The measures Beijing took this week to boost the stock market were surprising because they mark a rapid turnaround from the previous week, when Premier Li Qiang dashed hopes of major stimulus measures in a speech in Davos, Switzerland. But that was before shares tanked.

On Tuesday, Bloomberg reported that Chinese authorities were considering ordering state-owned enterprises to use money held in offshore accounts to buy shares worth as much as 2 trillion yuan ($282 billion).

A day later, in an unprecedented move, regulators said they were considering evaluating the performance of the heads of state-owned companies based on their stock market value.

The move was aimed at guiding executives “to pay more attention” to their companies’ share prices and to use “methods such as increasing holdings and share buybacks to stabilize market expectations,” a spokesperson for the State-owned Assets Supervision and Administration Commission told reporters in Beijing.

On the same day, Li Yunze, director of the recently-established National Administration of Financial Regulation (NAFR), vowed at an international financial conference in Hong Kong to further open its $64 trillion financial industry to international investors.

Hours later, Pan Gongsheng, the governor of the People’s Bank of China, unexpectedly announced that the central bank would slash the amount of cash banks are required to hold as reserves, which could provide one trillion yuan ($141 billion) in long-term liquidity to the economy.

“All these measures were unexpected and likely prompted by the significant rout seen in stock markets recently,” Nomura analysts said, adding that stronger actions were likely to follow.

The measures worked.
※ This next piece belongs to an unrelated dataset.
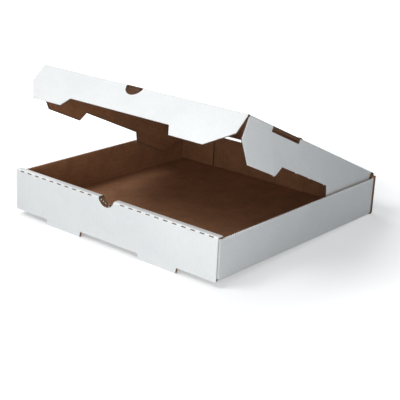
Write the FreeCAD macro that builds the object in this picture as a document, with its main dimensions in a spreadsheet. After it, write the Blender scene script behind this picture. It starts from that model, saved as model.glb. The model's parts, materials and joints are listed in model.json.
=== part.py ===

By the end of Thursday, the HSI had risen for three days in a row, up a combined 8.4%. The CSI300 gained 4% during the same period.

In the 7 days to January 24, exchange-traded funds (ETFs) tracking Chinese stocks recorded large inflows of $12.6 billion, according to a Citi survey of global fund managers. Over the previous week, $2.3 billion flowed out of those funds.

Is the rout over?

Beijing’s determination to support the equity markets has been successful and the gains could continue, analysts from Enodo Economics said Friday.

“An equity upturn could run a few quarters, especially if [it] leads to foreign investors reassessing their severely underweight China position,” they said.

Still, investors have been fleeing Chinese stocks over a much longer period because they are worried about the country’s economic prospects.

As of January, mainland China had seen six months of consecutive outflows, with foreign institutional investors selling a total of $30 billion of shares listed on mainland Chinese exchanges, a HSBC survey showed on Friday.

“We do not think the market rescue package [in recent days] can change the economic fundamental, that is, weak aggregate demand,” said Raymond Yeung, chief economist for Greater China at ANZ Research.

Deflation is haunting the Chinese economy, which has grappled with weak prices for many months. The country is facing the prospect of a vicious cycle whereby lower demand leads to lower investment, lower production and lower income, thus causing even lower demand.

“A wholesale reflation strategy like the one [at] the end of 2015 is required to avert assert price deflation,” Yeung said, referring to a series of stimulus measures rolled out over several months to support the economy. It included a number of initiatives aimed at reviving home buying.

He called the rescue measures announced this week “piecemeal” and “reactive,” saying they would not be sufficient to fix the economic problems in the longer term.